Greenhills is served by Bus Route 2 (Angono-Quiapo) and the SM East Ortigas - V. Mapa (formerly Rosario Junction - San Juan) jeepney route along Ortigas Avenue. The area and the Greenhills development are also served by the Gate 5 - Greenhills Shopping Center Loop jeepney route which provides access to the Santolan-Annapolis MRT station.

Greenhills was also previously served by two Premium Point-to-Point Bus Service (P2P): one connecting Greenhills to Antipolo, which ceased operations in 2023 and another linking Greenhills to Alabang Town Center, which ended in 2024.

Prior to 2020, the San Juan government operated a Wilson - P. Guevarra - Greenhills shuttle service using multicabs, connecting Greenhills to Addition Hills and Little Baguio. These were then replaced with e-trikes in 2020 until operations were suspended during the COVID-19 pandemic. In August 2024, the San Juan City Council passed City Ordinance No. 32 series of 2024, reviving the service as a tricycle route with a special franchise. It was launched in December 2024 as the Greenhills Wilson E-Trike with a fleet of ten e-trikes and stops at Unimart, Cardinal Santos Medical Center, G Square, and the PUP San Juan campus.

=== Railways ===
Greenhills is served by the Santolan–Annapolis and Ortigas stations of the MRT Line 3 and Gilmore Station of the LRT Line 2, although those are all located outside the city borders. However, the stations are connected to the barangay via bus and jeepney routes plying the stations.

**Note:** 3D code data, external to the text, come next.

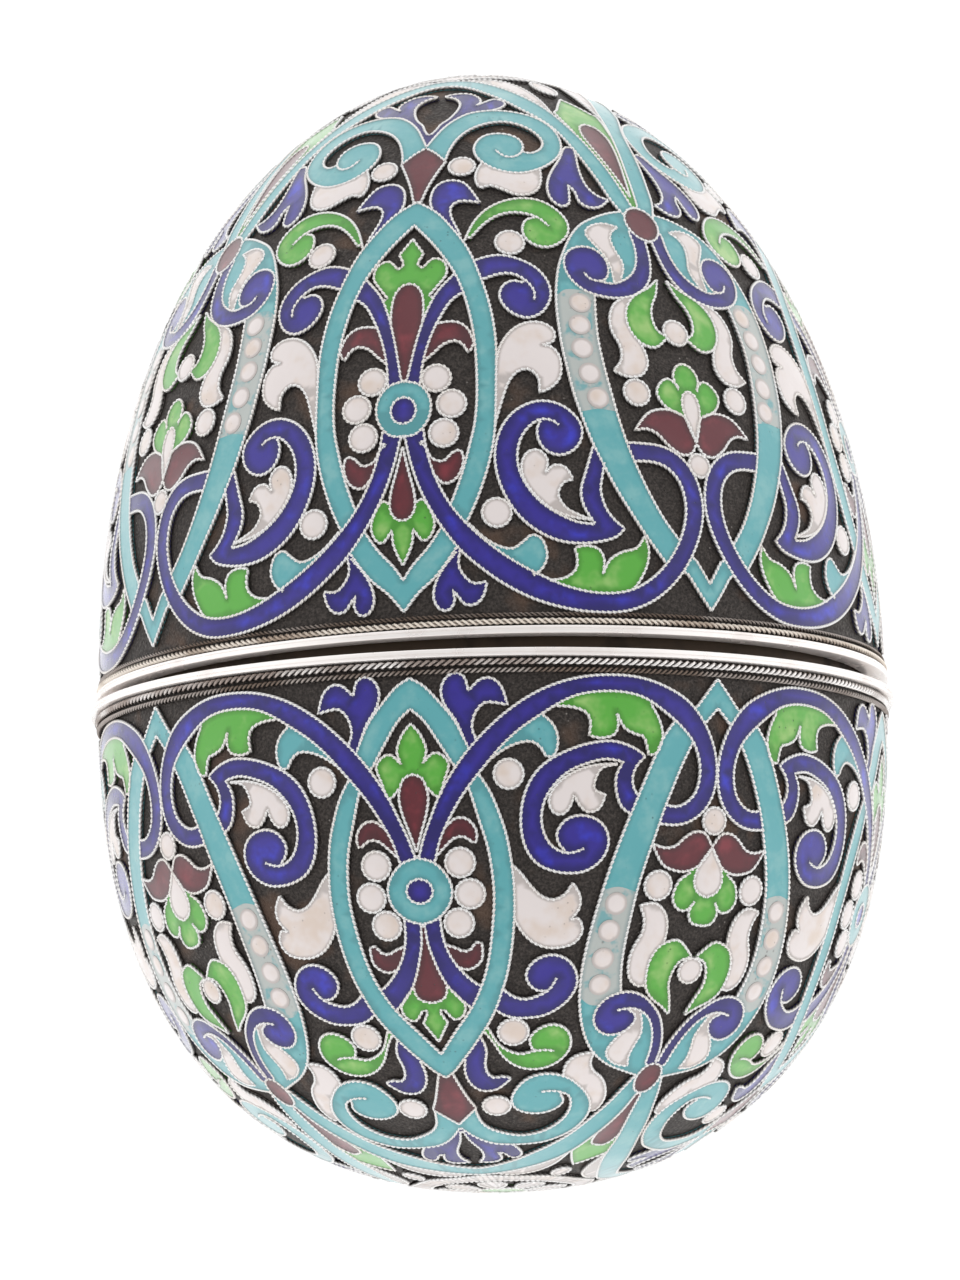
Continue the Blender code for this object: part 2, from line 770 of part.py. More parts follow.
def main():
    """Builds the two halves, sets the lid on and lays the egg on its flat spot."""
    for old in list(bpy.data.objects):
        bpy.data.objects.remove(old)
    ground = silver("oxidised silver and enamel", (0.12, 0.30, 0.34), 0.4)
    bright = silver("bright silver", (0.83, 0.81, 0.80), 0.2)
    rope = silver("rope silver", (0.62, 0.60, 0.57), 0.3)
    gilt = silver("gilt silver", (0.72, 0.52, 0.24), 0.3)

    axis_height = BASE_BAND_RADIUS - FLAT_DEPTH
    lowest = -BASE_HEIGHT
    highest = (lid_seat() @ Vector((0, LID_HEIGHT, 0))).y
    laid = Matrix.Translation((0, -(lowest + highest) / 2, axis_height))
    egg = seat("egg_axis", laid, None)
    base = seat("base_seat", Matrix.Rotation(BASE_TURN, 4, "Y"), egg)
    lid = seat("lid_seat", lid_seat(), egg)

    base_second = BAND_HEIGHT + BASE_THICK_WIRE + 2 * WIRE_GAP
    lid_second = BAND_HEIGHT + LID_THICK_WIRE + 2 * WIRE_GAP
    first = BAND_HEIGHT + WIRE_GAP
    pieces = {
        shell("base_shell", BASE, on_base, BASE_THICK_WIRE, BASE_THIN_WIRE, ground): base,
        mouth_band("base_rim", BASE, BASE_BAND_RADIUS, bright): base,
        rope_wire("base_rope_upper", BASE, first, BASE_THICK_WIRE, rope): base,
        rope_wire("base_rope_lower", BASE, base_second, BASE_THIN_WIRE, rope): base,
        collar(gilt): base,
        shell("lid_shell", LID, on_lid, LID_THICK_WIRE, LID_THIN_WIRE, ground): lid,
        mouth_band("lid_rim", LID, LID_BAND_RADIUS, bright): lid,
        rope_wire("lid_rope_lower", LID, first, LID_THICK_WIRE, rope): lid,
        rope_wire("lid_rope_upper", LID, lid_second, LID_THIN_WIRE, rope): lid,
    }
    cutter = flat_cutter()
    for piece, carrier in pieces.items():
        piece.parent = carrier
        cut_flat(piece, cutter)


main()
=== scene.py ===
"""Looks of the jewelled egg: silver ground, twisted wire cells, enamel, bands, ropes and gilding.

The pattern is drawn for one eighth of each half, as lines of azimuth in degrees from the middle
of a pointed frame, and millimetres from the mouth. A corner is marked with an exclamation mark.
"""
import logging
import math
from dataclasses import dataclass
from enum import Enum
from functools import cached_property

import bpy
import numpy as np
from mathutils import Matrix, Vector
from mathutils.geometry import delaunay_2d_cdt
from mathutils.kdtree import KDTree


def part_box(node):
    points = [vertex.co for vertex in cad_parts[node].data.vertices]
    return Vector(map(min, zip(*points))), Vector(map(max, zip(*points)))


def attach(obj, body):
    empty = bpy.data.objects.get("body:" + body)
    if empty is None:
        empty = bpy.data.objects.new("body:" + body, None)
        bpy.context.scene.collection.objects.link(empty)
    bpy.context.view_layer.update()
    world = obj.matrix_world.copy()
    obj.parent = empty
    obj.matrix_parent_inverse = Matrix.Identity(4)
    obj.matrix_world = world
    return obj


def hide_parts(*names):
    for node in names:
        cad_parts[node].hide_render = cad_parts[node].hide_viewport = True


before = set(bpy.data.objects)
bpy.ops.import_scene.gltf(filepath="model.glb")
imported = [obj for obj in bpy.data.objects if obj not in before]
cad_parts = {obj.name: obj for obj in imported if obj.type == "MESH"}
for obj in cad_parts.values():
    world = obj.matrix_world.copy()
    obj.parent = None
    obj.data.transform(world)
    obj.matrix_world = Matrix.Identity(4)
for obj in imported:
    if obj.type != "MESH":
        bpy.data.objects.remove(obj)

logging.basicConfig(level=logging.INFO, format="%(message)s")
log = logging.getLogger("egg")

MM = 0.001
Colour = tuple[float, float, float]
Point = tuple[float, float]
Patches = tuple[float, float, float]  # patches a metre, and where a patch starts and is full

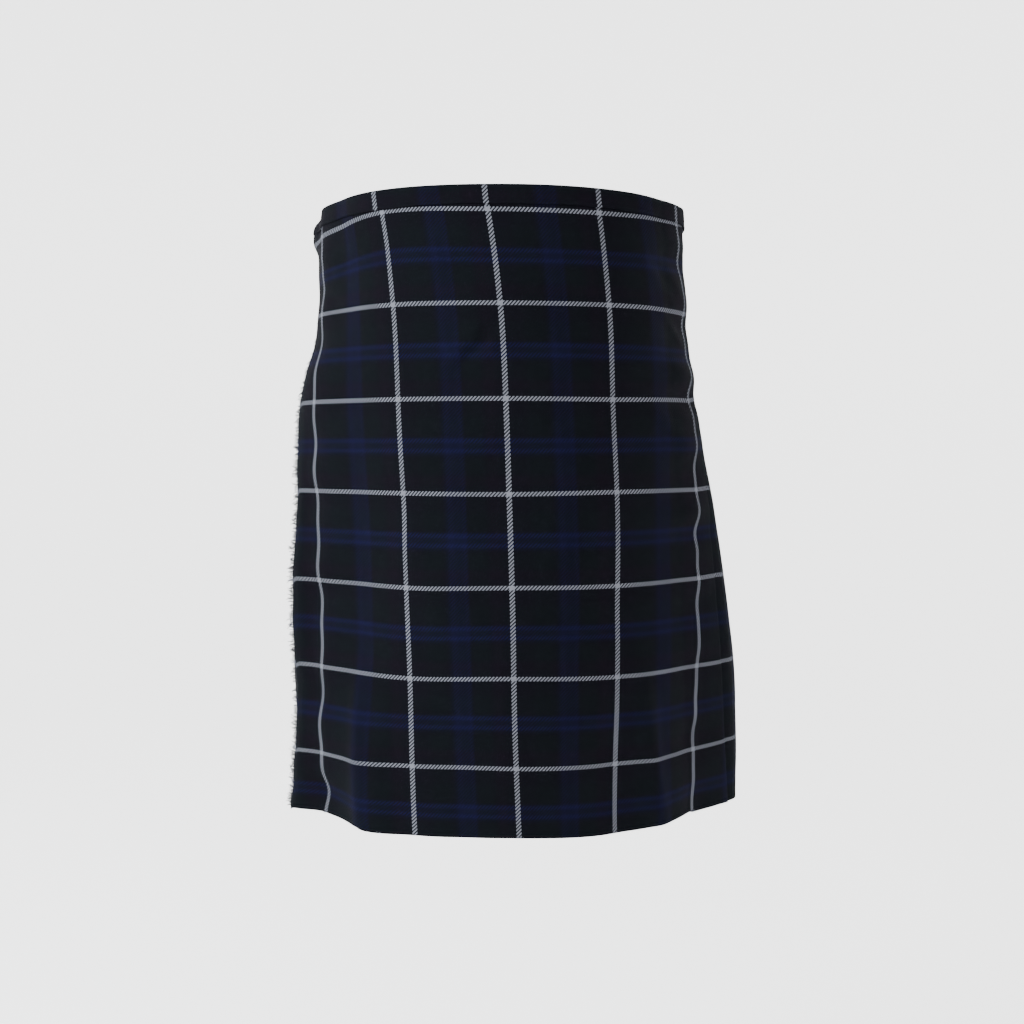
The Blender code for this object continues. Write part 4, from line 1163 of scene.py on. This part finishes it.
def strap_leather():
    """Black bridle leather: pebbled grain, a waxed face and slightly worn edges."""
    f = Finish("black bridle leather", rgb(0.004, 0.0035, 0.0032), 0.5)
    f.set("Specular IOR Level", 0.10)
    _, across = f.uv()
    here = f.here()
    cells = f.node("ShaderNodeTexVoronoi", {"feature": "DISTANCE_TO_EDGE"},
                   {"Vector": here, "Scale": 1150.0})
    grain = f.ramp(cells, 0.0, 0.28)
    patches = f.noise(here, 60.0, 3.0)
    worn = f.ramp(abs(across), 0.0112, 0.0125)
    colour = f.mix(worn * patches, rgb(0.0034, 0.0028, 0.0026), rgb(0.017, 0.012, 0.009))
    f.set("Base Color", f.tint(colour, 0.75 + 0.5 * patches))
    f.set("Roughness", 0.40 + 0.16 * patches + 0.10 * (1.0 - grain))
    f.set("Normal", f.bump(grain + 0.4 * f.noise(here, 300.0, 2.0), 0.00010, 0.5))
    return f.material


def buckle_metal():
    """Polished nickel with fine rubbed marks."""
    f = Finish("polished nickel", rgb(0.62, 0.60, 0.57), 0.24, Metallic=1.0)
    here = f.here(1.0, (1, 1, 6))
    rubbed = f.noise(here, 420.0, 4.0)
    dull = f.noise(f.here(), 90.0, 2.0)
    f.set("Base Color", f.mix(dull, rgb(0.66, 0.64, 0.60), rgb(0.50, 0.48, 0.45)))
    f.set("Roughness", 0.16 + 0.18 * rubbed)
    f.set("Normal", f.bump(rubbed, 0.00004, 0.3))
    return f.material


def waxed_thread():
    """Dark waxed thread, twisted along its length."""
    f = Finish("waxed stitching thread", rgb(0.03, 0.027, 0.025), 0.5)
    along, turn = f.uv()
    strand = ((along * 5.0 + turn) * 6.2832).sine()
    # lighter on the crests of the twist and darker in its grooves: painted shade that follows the same
    # ridges as the bump
    f.set("Base Color", f.mix(strand * 0.5 + 0.5, rgb(0.010, 0.009, 0.009), rgb(0.034, 0.030, 0.028)))
    f.set("Normal", f.bump(strand, 0.00005, 0.6))
    return f.material


def paper():
    """Matt pale ground, very slightly uneven."""
    f = Finish("pale ground", rgb(0.55, 0.55, 0.55), 0.9)
    f.set("Specular IOR Level", 0.1)
    soft = f.noise(f.here(), 1.6, 2.0)
    f.set("Base Color", f.mix(soft, rgb(0.54, 0.54, 0.54), rgb(0.56, 0.56, 0.56)))
    f.set("Emission Color", rgb(1.0, 1.0, 1.0))
    f.set("Emission Strength", 1.7)
    return f.material


# --- studio -------------------------------------------------------------------------------
FLOOR = -1.110


def make_studio():
    """A round floor that curves up into a wall all round, soft lights, and the camera.

    The floor is a profile, flat and then a quarter circle and a straight wall, turned about Z.
    """
    bend = np.linspace(0, np.pi / 2, 13)
    wall_at, radius = 5.0, 1.6
    out = np.concatenate(([0.4, 2.0], wall_at - radius + radius * np.sin(bend), [wall_at]))
    up = np.concatenate(([0.0, 0.0], radius - radius * np.cos(bend), [6.0])) + FLOOR
    turn = np.linspace(0, 2 * np.pi, 73)[:-1]
    rings = np.stack((out[:, None] * np.cos(turn), out[:, None] * np.sin(turn),
                      up[:, None] + 0 * turn), -1)
    points = np.concatenate((rings.reshape(-1, 3), [[0.0, 0.0, FLOOR]]))
    at = np.arange(len(out) * len(turn)).reshape(len(out), len(turn))
    around_once = np.roll(at, -1, axis=1)
    quads = np.stack((at[:-1], around_once[:-1], around_once[1:], at[1:]), -1).reshape(-1, 4)
    middle = np.stack((around_once[0], at[0], np.full(len(turn), len(points) - 1)), -1)
    mesh = bpy.data.meshes.new("studio_floor")
    mesh.from_pydata(points.tolist(), [], quads.tolist() + middle.tolist())
    mesh.shade_smooth()
    floor = bpy.data.objects.new("studio_floor", mesh)
    bpy.context.scene.collection.objects.link(floor)
    mesh.materials.append(paper())

    world = bpy.data.worlds.new("studio")
    bpy.context.scene.world = world
    world.use_nodes = True
    world.node_tree.nodes["Background"].inputs["Color"].default_value = rgb(1.0, 1.0, 1.0)
    world.node_tree.nodes["Background"].inputs["Strength"].default_value = 1.0

    #        name      place                size  power  colour
    lights = (
        ("key", (-2.4, -1.3, 0.8), 1.4, 240.0, (0.90, 0.96, 1.0)),
        ("fill", (2.3, -0.6, 0.3), 1.8, 4.0, (1.0, 1.0, 1.0)),
        ("back", (0.3, 1.9, 1.6), 1.8, 20.0, (1.0, 1.0, 1.0)),
    )
    for name, at_point, size, power, colour in lights:
        lamp = bpy.data.lights.new(name, "AREA")
        lamp.shape, lamp.size, lamp.size_y = "RECTANGLE", size, size
        lamp.energy, lamp.color = power, colour
        light = bpy.data.objects.new(name, lamp)
        light.location = at_point
        back = np.array(at_point) - np.array((0.0, 0.0, -0.3))
        light.rotation_mode = "QUATERNION"
        light.rotation_quaternion = Vector(back).to_track_quat("Z", "Y")
        bpy.context.scene.collection.objects.link(light)

    lens = bpy.data.cameras.new("camera")
    lens.lens, lens.sensor_width = 44.88, 36.0
    camera = bpy.data.objects.new("camera", lens)
    camera.location = (0.008, -1.296, -0.257)
    camera.rotation_euler = (math.radians(88.0), 0.0, 0.0)
    bpy.context.scene.collection.objects.link(camera)
    bpy.context.scene.camera = camera


# --- the kilt -----------------------------------------------------------------------------
cloth = tartan()
threads = fringe_wool()
over_apron = make_over_apron(cloth)
pleats_first = make_pleats("pleats_first_cloth", 1, FIRST_LENGTH, cloth)
pleats_second = make_pleats("pleats_second_cloth", FIRST_LENGTH + 1, PLEATS, cloth)
under_apron = make_under_apron(cloth)
band_over, band_back, band_under = make_waistband(cloth)
fringe = make_fringe(threads)
raw_end = make_frayed_end(threads)

for obj, node in ((over_apron, "over_apron"), (pleats_first, "pleats_first"),
                  (pleats_second, "pleats_second"), (under_apron, "under_apron"),
                  (band_over, "waistband_over"), (band_back, "waistband_back"),
                  (band_under, "waistband_under"), (fringe, "apron_fringe")):
    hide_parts(node)

fittings = (strap_leather(), buckle_metal(), waxed_thread())
make_fastening("right", lambda z: EDGE + 0 * z, -1, [(-0.030, LOW), (-0.010, LOW)], fittings)
make_fastening("left", slit_s, 1, strap_lead(), fittings)
make_slit_edge(fittings[2])

make_studio()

The future MRT Line 4 has been approved and has plans to build two stations serving Greenhills, such as Greenhills and Bonny Serrano, and to traverse through the barangay.

=== Other corridors ===
A roofed pedestrian alley between The Eisenhower Condominium and One Kennedy Place condominiums along Eisenhower Street also connects the Greenhills area to Road 11 in the adjacent Barangay West Crame.

==Government==
The seat of government of Greenhills is located at the Greenhills Multi-Purpose Building along Santolan Road, which was inaugurated on April 24, 2022. It was previously located at the Annapolis Wilshire Plaza along Annapolis Street, a 26-storey building constructed in 2013.

==Demographics==
Barangay Greenhills is the second most-populated barangay in San Juan, with a population of 15,212 people according to the 2020 census, up from a population of 14,114 people in the 2015 census.
The earliest record of Barangay Greenhills in the official population census can be found on the 1975 census, the same year that San Juan was transferred to Metro Manila from the province of Rizal.